#### Work to be completed
Find the string "scene" in the listing and report every line that has it.

****************************************

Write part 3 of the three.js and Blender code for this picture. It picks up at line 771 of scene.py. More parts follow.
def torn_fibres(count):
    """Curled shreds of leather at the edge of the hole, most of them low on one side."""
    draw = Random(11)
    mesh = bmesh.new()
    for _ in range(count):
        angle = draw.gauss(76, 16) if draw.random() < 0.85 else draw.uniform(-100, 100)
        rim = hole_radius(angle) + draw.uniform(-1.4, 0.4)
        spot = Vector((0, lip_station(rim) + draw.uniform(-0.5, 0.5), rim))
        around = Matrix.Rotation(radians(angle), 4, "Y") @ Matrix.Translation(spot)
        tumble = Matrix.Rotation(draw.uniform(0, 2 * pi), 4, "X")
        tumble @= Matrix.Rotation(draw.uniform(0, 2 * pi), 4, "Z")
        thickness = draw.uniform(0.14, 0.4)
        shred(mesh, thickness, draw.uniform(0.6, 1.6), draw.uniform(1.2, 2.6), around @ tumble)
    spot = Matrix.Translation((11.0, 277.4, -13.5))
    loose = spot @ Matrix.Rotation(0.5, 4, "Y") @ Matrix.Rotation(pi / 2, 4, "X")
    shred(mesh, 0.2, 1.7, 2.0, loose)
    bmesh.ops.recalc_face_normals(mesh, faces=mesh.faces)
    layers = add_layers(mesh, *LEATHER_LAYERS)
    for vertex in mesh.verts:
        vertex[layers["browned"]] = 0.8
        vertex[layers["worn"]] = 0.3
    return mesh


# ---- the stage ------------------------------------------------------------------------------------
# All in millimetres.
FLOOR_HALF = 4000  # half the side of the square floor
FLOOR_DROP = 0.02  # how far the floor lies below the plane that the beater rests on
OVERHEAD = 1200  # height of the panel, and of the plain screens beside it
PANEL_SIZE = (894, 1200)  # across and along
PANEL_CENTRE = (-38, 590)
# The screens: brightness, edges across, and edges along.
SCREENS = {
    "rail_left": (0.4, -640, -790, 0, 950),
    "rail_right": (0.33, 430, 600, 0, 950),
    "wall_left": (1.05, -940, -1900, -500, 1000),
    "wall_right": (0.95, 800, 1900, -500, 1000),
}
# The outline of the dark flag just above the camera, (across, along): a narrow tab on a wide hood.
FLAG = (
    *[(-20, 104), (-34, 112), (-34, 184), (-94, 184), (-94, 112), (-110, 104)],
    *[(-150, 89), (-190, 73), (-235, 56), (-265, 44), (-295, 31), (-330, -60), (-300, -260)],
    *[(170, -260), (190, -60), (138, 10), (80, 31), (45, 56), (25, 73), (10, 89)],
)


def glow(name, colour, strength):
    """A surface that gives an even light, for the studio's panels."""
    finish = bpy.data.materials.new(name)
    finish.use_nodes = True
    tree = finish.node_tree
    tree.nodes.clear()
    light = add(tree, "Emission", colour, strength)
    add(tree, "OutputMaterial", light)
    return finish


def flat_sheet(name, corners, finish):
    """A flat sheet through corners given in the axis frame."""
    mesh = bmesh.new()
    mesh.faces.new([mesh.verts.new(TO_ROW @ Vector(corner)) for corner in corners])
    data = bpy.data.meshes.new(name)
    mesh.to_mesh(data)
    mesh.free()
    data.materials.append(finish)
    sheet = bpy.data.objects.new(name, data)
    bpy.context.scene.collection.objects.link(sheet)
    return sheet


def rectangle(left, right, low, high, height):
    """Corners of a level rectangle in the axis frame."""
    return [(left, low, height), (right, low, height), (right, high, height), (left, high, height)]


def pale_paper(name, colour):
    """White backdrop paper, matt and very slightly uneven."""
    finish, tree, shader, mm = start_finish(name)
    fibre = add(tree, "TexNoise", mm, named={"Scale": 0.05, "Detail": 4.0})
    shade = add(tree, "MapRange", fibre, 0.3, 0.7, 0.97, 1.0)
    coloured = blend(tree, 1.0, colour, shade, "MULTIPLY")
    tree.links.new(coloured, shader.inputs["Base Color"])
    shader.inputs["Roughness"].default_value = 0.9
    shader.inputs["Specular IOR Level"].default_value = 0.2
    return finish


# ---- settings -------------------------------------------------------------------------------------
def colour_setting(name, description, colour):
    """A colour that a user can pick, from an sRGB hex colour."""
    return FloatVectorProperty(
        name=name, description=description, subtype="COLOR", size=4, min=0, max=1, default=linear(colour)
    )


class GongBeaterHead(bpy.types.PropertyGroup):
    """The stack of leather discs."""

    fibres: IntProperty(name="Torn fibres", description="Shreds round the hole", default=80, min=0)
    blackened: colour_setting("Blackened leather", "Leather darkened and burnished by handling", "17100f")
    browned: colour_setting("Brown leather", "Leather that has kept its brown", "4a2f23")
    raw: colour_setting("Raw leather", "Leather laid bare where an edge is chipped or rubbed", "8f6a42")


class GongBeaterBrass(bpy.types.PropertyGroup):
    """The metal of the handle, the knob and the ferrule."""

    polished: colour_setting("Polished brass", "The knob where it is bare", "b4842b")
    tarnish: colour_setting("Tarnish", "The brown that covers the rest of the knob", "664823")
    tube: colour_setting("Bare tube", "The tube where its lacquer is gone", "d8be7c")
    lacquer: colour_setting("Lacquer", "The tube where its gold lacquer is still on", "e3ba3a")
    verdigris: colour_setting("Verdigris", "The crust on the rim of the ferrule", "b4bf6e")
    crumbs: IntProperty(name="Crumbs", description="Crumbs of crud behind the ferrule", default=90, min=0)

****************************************

#### Output of the task
Write part 3 of the three.js and Blender code for this picture. It picks up at line 771 of scene.py. More parts follow.
    bpy.context.scene.collection.objects.link(sheet)